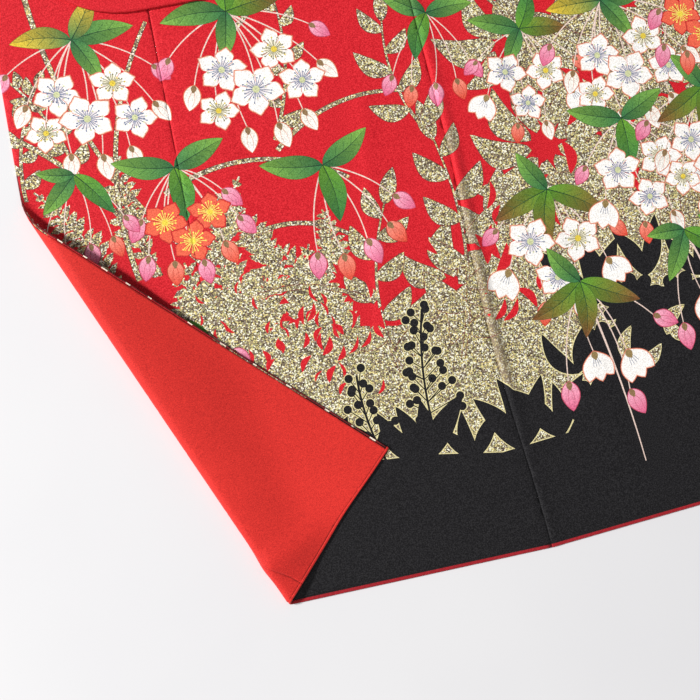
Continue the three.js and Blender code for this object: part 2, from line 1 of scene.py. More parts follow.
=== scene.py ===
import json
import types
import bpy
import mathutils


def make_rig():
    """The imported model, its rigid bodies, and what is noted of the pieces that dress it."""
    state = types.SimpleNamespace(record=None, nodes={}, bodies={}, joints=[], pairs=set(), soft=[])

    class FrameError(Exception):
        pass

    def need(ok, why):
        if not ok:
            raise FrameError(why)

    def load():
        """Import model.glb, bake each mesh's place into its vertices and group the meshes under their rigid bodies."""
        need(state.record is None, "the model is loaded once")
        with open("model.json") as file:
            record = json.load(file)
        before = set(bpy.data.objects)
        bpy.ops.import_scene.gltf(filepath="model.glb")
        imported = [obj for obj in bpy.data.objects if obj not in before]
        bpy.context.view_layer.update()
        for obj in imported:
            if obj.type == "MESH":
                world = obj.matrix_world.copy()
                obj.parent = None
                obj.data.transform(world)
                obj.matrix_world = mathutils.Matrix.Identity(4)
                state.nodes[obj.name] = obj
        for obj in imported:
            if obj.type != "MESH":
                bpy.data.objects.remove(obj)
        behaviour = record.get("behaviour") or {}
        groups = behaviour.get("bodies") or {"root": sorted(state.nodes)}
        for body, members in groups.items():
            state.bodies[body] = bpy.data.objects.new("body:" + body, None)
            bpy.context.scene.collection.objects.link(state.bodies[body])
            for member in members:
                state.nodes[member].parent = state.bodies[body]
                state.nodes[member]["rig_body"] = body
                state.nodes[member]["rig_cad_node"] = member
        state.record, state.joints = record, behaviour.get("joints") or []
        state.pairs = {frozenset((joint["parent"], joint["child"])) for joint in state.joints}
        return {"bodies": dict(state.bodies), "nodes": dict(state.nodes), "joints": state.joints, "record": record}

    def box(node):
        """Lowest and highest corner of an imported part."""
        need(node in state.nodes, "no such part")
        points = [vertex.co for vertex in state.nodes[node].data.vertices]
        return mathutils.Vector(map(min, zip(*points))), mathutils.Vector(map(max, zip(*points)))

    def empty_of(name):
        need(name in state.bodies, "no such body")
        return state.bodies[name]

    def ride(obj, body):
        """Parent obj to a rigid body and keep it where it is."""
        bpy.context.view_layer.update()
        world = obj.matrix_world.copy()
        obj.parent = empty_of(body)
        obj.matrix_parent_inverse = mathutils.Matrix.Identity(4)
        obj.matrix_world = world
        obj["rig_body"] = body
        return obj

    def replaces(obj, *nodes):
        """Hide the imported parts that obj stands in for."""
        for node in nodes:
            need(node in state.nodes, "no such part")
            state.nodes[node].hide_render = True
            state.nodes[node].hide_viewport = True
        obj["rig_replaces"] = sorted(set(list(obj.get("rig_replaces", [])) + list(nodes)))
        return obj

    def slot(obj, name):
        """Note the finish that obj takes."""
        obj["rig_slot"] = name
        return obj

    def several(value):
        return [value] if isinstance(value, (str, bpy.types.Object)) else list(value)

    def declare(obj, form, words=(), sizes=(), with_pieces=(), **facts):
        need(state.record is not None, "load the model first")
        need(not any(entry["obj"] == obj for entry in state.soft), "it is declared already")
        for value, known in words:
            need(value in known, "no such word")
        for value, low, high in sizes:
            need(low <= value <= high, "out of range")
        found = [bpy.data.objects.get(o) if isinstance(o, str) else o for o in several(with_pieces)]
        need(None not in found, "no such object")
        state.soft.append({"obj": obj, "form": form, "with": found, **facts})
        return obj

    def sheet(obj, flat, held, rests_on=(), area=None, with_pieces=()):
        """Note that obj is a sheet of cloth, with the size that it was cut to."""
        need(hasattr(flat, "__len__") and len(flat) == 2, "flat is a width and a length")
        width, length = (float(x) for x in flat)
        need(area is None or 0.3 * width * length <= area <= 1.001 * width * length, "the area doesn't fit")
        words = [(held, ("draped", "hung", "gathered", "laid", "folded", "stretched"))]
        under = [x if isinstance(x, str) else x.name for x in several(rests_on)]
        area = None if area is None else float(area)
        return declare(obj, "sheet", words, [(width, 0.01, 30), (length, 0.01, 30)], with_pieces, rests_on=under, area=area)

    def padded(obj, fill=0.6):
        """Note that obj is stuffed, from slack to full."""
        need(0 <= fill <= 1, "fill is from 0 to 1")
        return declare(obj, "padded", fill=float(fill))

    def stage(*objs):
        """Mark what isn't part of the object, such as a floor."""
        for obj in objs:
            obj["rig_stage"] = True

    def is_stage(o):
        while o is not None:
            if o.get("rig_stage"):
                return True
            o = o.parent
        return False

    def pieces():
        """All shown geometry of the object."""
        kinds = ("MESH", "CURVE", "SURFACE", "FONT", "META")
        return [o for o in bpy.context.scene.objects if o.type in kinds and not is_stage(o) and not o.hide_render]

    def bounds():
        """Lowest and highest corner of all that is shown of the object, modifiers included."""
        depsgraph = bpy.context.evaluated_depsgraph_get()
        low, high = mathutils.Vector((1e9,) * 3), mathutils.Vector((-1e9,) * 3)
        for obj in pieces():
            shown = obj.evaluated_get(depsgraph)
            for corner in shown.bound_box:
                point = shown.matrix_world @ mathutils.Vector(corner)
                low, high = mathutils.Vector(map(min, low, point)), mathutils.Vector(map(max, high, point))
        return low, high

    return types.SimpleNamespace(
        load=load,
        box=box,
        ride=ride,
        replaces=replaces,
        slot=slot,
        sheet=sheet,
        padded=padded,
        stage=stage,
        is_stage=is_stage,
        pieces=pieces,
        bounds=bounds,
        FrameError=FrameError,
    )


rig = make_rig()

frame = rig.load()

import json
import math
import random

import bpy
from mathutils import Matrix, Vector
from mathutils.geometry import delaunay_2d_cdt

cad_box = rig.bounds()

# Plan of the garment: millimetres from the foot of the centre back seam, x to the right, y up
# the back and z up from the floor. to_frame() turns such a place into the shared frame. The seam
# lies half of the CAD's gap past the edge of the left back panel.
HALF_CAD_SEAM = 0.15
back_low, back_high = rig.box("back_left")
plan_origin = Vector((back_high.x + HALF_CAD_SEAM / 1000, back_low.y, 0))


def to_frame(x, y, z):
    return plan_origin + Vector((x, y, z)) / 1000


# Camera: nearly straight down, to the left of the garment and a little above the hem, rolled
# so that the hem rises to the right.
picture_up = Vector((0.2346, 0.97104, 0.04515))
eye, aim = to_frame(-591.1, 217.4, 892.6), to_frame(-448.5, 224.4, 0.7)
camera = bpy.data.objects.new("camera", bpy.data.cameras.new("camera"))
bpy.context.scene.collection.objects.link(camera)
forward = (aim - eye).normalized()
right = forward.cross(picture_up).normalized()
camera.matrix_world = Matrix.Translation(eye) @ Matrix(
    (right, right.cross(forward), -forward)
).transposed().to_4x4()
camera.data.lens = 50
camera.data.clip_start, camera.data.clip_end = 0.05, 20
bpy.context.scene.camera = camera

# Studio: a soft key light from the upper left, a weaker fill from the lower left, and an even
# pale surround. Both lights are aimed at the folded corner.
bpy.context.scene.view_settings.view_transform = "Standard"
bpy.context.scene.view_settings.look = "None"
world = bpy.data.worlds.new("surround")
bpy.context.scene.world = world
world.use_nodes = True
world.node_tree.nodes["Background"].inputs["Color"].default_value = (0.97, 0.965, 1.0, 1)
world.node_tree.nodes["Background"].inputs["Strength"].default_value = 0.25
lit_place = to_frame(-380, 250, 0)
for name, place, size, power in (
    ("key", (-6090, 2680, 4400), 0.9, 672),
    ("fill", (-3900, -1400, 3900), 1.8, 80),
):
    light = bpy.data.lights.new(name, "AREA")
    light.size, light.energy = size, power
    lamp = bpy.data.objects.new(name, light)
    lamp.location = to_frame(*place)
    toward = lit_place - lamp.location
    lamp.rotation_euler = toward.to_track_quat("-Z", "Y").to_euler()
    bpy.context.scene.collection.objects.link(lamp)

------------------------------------

### Problem details
Your task is to transcribe only the lines from the line containing "the imported parts" through the line containing "state.nodes[node].hide_viewport = True", word for word.

### Result of the task
        """Hide the imported parts that obj stands in for."""
        for node in nodes:
            need(node in state.nodes, "no such part")
            state.nodes[node].hide_render = True
            state.nodes[node].hide_viewport = True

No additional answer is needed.